Screen it with hardware cloth, like 1/4" and 1/8". It can go faster if you use coarser screens to remove big stuff first. Then you can chop up the big stuff with a clean lawn mower or chipper, and re-screen that. Or use the coarse stuff as top-dress mulch.

I lay hardware cloth over some steel shelving I found, and lay that on top of wheelbarrows. Then push the bark around with the back of a rake, or prop the shelving on a slant and "pour" the bark down the slant.

I re-screen several times with different size mesh. I wish I had some 1/16 inch mesh to test! I read about someone who uses window screening (24 mesh!) to "de-dust" his bark fines.

If your store-bought or self-made "good" mix is finer than you need, screen the bark to be coarser. Try to get rid of dust and fine bark fibers. Keep sizes from 2mm to 4mm (ideally).

If the store-bought mix is already more than coarse enough (I never saw that happen), screen you bark to be a little finer.

If the store-bought mix is about coarse enough to have good drainage and very good aeration, screen the bark so you don't mess that up. Keep some fine stuff (1 mm) and plenty of gritty stuff (1/10 inch to 1/8 inch or 2-3 mm).

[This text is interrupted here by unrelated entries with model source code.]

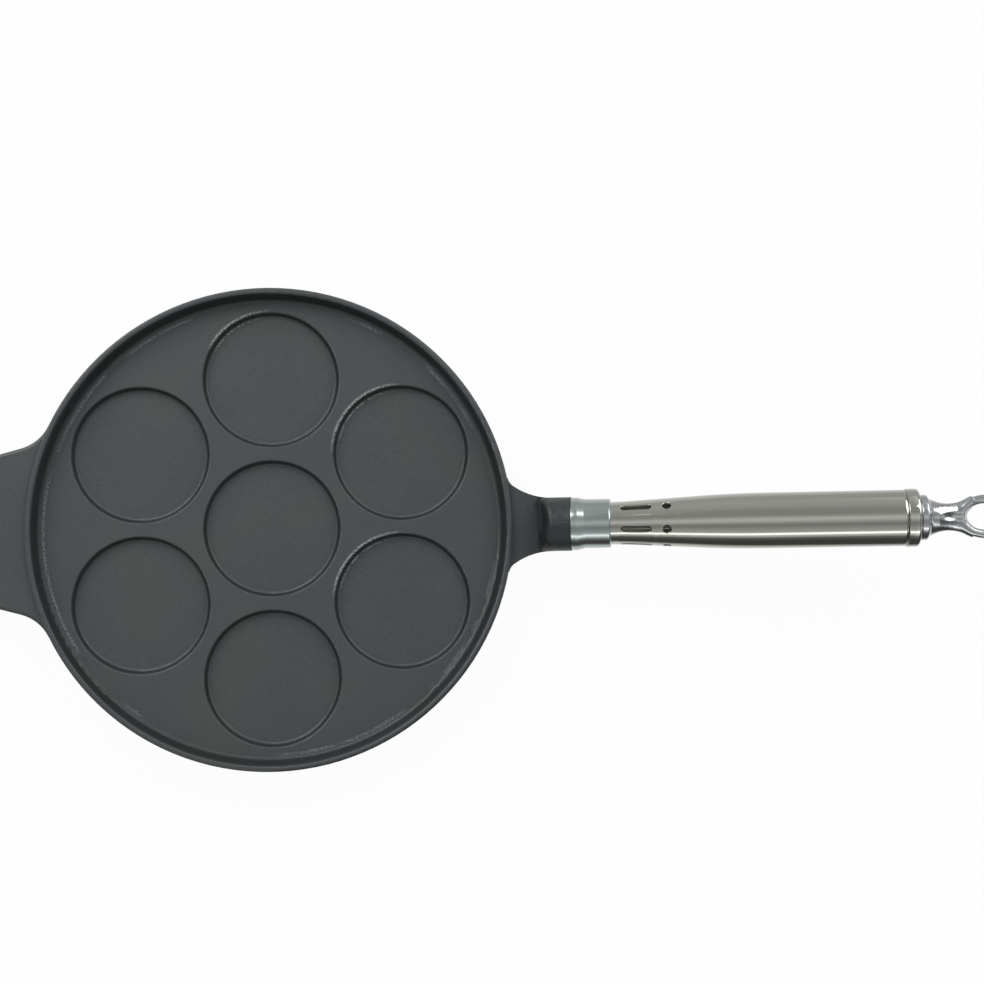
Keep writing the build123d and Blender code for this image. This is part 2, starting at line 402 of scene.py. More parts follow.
class Nodes:
    """Short way to add and link nodes in one node tree.

    Args:
        tree: The node tree to add to.
    """

    def __init__(self, tree: bpy.types.NodeTree) -> None:
        """Keeps the tree."""
        self.tree = tree

    def feed(self, socket: bpy.types.NodeSocket, value: object) -> None:
        """Links an output to an input, or sets the input to a plain value.

        Args:
            socket: The input.
            value: The output's socket, or the value.
        """
        if isinstance(value, bpy.types.NodeSocket):
            self.tree.links.new(value, socket)
        else:
            socket.default_value = value

    def add(self, kind: str, **values: object) -> bpy.types.Node:
        """Adds a node and sets its properties, or its inputs where the name is an input's.

        Args:
            kind: The node's type name.
            values: Property values, or input values or sockets, with spaces in their names written as
                underscores. An input is also known by i and its number.

        Returns:
            The new node.
        """
        node = self.tree.nodes.new(kind)
        for key, value in values.items():
            if hasattr(node, key):
                setattr(node, key, value)
            else:
                self.feed(node.inputs[int(key[1:]) if key[1:].isdigit() else key.replace("_", " ")], value)
        return node

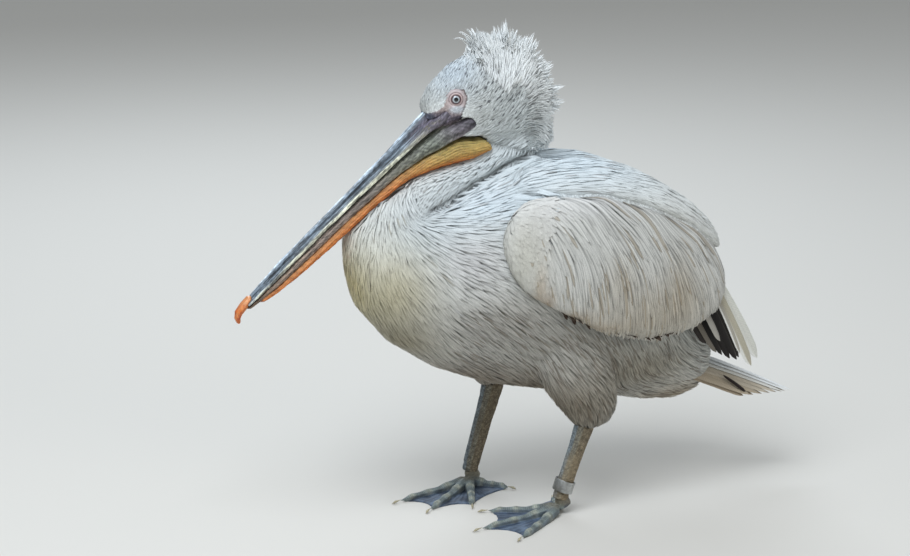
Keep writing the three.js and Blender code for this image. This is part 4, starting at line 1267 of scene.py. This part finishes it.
#  radius from the line of sight, height over the ball's middle, colour
LID_RINGS = [
    (5.9, 5.4, "#3a2d30"), (6.3, 5.8, "#514146"), (6.9, 6.0, "#6a565a"), (7.4, 5.9, "#977f7e"),
    # painted shade: the dark rings at 9.3 and 9.7 mm lie in the lid's fold
    (8.1, 5.65, "#c3b1ae"), (8.8, 5.3, "#c7b6b4"), (9.3, 4.8, "#9a8687"), (9.7, 4.45, "#6f5f61"),
    (10.3, 4.5, "#b5a5a5"), (11.3, 4.25, "#c3b7b7"), (12.5, 3.4, "#bdb1b2"), (13.4, 2.3, "#b8acad"),
    (14.4, -0.5, "#b1a6a8"),
]
for side, sign in SIDES.items():
    flip = (1, sign, 1)
    stand = looking(frame_m(EYE_AT * flip), Vector(EYE_LOOK * flip).normalized(), "Z", "Y")
    ball = bmesh.new()
    bmesh.ops.create_uvsphere(ball, u_segments=48, v_segments=64, radius=EYE_RADIUS / 1000)
    turned = np.degrees(np.arccos(np.clip([v.co.z * 1000 / EYE_RADIUS for v in ball.verts], -1, 1)))
    bmesh.ops.transform(ball, matrix=stand, verts=ball.verts)
    eye = finish_object(f"eyeball_{side}", ball)
    give_colours(eye, "eye_tint", tones(turned, BALL_CODES, BALL_STOPS))
    settle_piece(eye, eye_material, "eye", f"eye_{side}")

    lid = bmesh.new()
    loops, lid_tones = [], []
    for radius, height, code in LID_RINGS:
        made = bmesh.ops.create_circle(lid, segments=64, radius=radius / 1000)["verts"]
        for v in made:
            a = math.atan2(v.co.y, v.co.x)
            narrow = 1 - 0.07 * abs(math.sin(a)) * max(0, 1 - (radius - 6) / 3)
            crimp = (0.22 * math.sin(9 * a + radius) if radius > 9 else 0) + 0.08 * math.sin(23 * a)
            v.co = (v.co.x * (1.03 if radius > 9 else 1), v.co.y * narrow, (height + crimp) / 1000)
            lid_tones.append(rgb(code))
        loops.append([e for e in lid.edges if e.verts[0] in made and e.verts[1] in made])
    for inner, outer in zip(loops, loops[1:]):
        bmesh.ops.bridge_loops(lid, edges=inner + outer)
    bmesh.ops.recalc_face_normals(lid, faces=lid.faces)
    if sum(f.normal.z for f in lid.faces) < 0:
        bmesh.ops.reverse_faces(lid, faces=lid.faces)
    bmesh.ops.transform(lid, matrix=stand, verts=lid.verts)
    eyelid = finish_object(f"eyelids_{side}", lid)
    give_colours(eyelid, "eye_tint", np.array(lid_tones))
    softened = eyelid.modifiers.new("softened", "SUBSURF")
    softened.levels = softened.render_levels = 1
    settle_piece(eyelid, lid_material, "plumage")

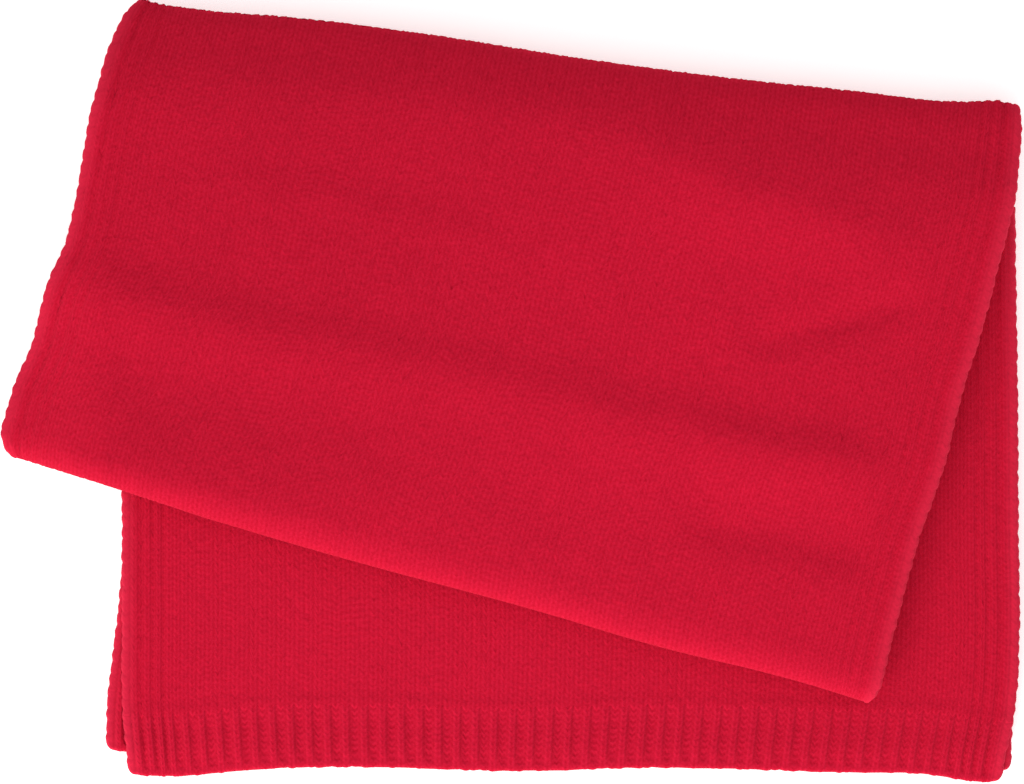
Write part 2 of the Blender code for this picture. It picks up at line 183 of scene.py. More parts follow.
UNDER_END = (
    # across, y of the cast-off edge
    (0.00, -120.4 * MM),
    (0.50, -123.8 * MM),
    (1.00, -127.2 * MM),
)
RIB_HEIGHT = 20.0 * MM
SAG_FROM_Y = -118.0 * MM
SAG_RUN = 14.0 * MM
SAG = 1.4 * MM
FLOOR_FOLD_Y = -117.5 * MM
FLOOR_RETURN = 16.0 * MM
SLOT_DEPTH = 34.0 * MM

floor_low, floor_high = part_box("floor_stretch")
floor_middle = (FLOOR_EDGES[0][1] + FLOOR_EDGES[0][2]) / 2
SHIFT = np.array([(floor_low.x + floor_high.x) / 2 - floor_middle, floor_low.y - FLOOR_FOLD_Y])
print("the model was centred by", np.round(SHIFT / MM, 2), "mm")

# %% [markdown]
# ## Reading a table as a smooth curve
#
# Cloth has no corners between the rows of a table. A cubic Hermite curve goes through every
# row and leaves each with the slope of its neighbours, and it runs on straight past both ends.

# %% Curves through tables
def curve(table, at, column):
    """A column of a table, read as a smooth curve where the first column is `at`."""
    rows = np.array(sorted(table))
    x, y = rows[:, 0], rows[:, column]
    slope = np.gradient(y, x)
    inside = np.clip(at, x[0], x[-1])
    i = np.clip(np.searchsorted(x, inside) - 1, 0, len(x) - 2)
    step = x[i + 1] - x[i]
    t = (inside - x[i]) / step
    smooth = (
        y[i] * (1 + 2 * t) * (1 - t) ** 2
        + slope[i] * step * t * (1 - t) ** 2
        + y[i + 1] * t**2 * (3 - 2 * t)
        + slope[i + 1] * step * t**2 * (t - 1)
    )
    return smooth + np.where(at < x[0], slope[0], slope[-1]) * (at - inside)


def smoothstep(share):
    share = np.clip(share, 0, 1)
    return share * share * (3 - 2 * share)


def unit(vector):
    vector = np.array(vector, float)
    return vector / np.linalg.norm(vector)


print("the front leaf is", round((curve(LEAF_EDGES, 0, 2) - curve(LEAF_EDGES, 0, 1)) / MM, 1), "mm wide")

# %% [markdown]
# ## The flap's face
#
# Courses are straight lines from edge to edge, and the same course lies at the same distance
# along both edges. So the table's stations are turned into distances from the crest of the
# bottom roll, and a place on the face is read by its distance along and its share across.

# %% The flap's face by distance
def edge_by_distance(x_column, y_column):
    """An edge of the flap as rows of (distance from the bottom crest, x, y)."""
    rows = sorted(FLAP_EDGES, reverse=True)
    points = np.array([(row[x_column], row[y_column]) for row in rows])
    steps = np.linalg.norm(np.diff(points, axis=0), axis=1)
    return [(d, *p) for d, p in zip(np.concatenate([[0], np.cumsum(steps)]), points)]


LEFT_EDGE = edge_by_distance(1, 2)
RIGHT_EDGE = edge_by_distance(3, 4)


def face_point(share, along):
    """A point of the flap's face in plan, or several where `along` is an array."""
    left = np.stack([curve(LEFT_EDGE, along, 1), curve(LEFT_EDGE, along, 2)], axis=-1)
    right = np.stack([curve(RIGHT_EDGE, along, 1), curve(RIGHT_EDGE, along, 2)], axis=-1)
    return left * (1 - share) + right * share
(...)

Perhaps test the bark you've just screened by filling a tall pot and soaking it well. Water should run out the bottom freely and leave the pot only somewhat heavier than it was dry - not HUGELY heavier with excessive retained water.

If the pot retains to much water, it has few or no air spaces left. Oxygen and CO2 can only diffuse in and out fast enough if they find some air-filled pores to diffuse through.

Gases diffuse literally 100,000 faster through a gas than through water!
A water-logged mix drowns roots and kills potted plants.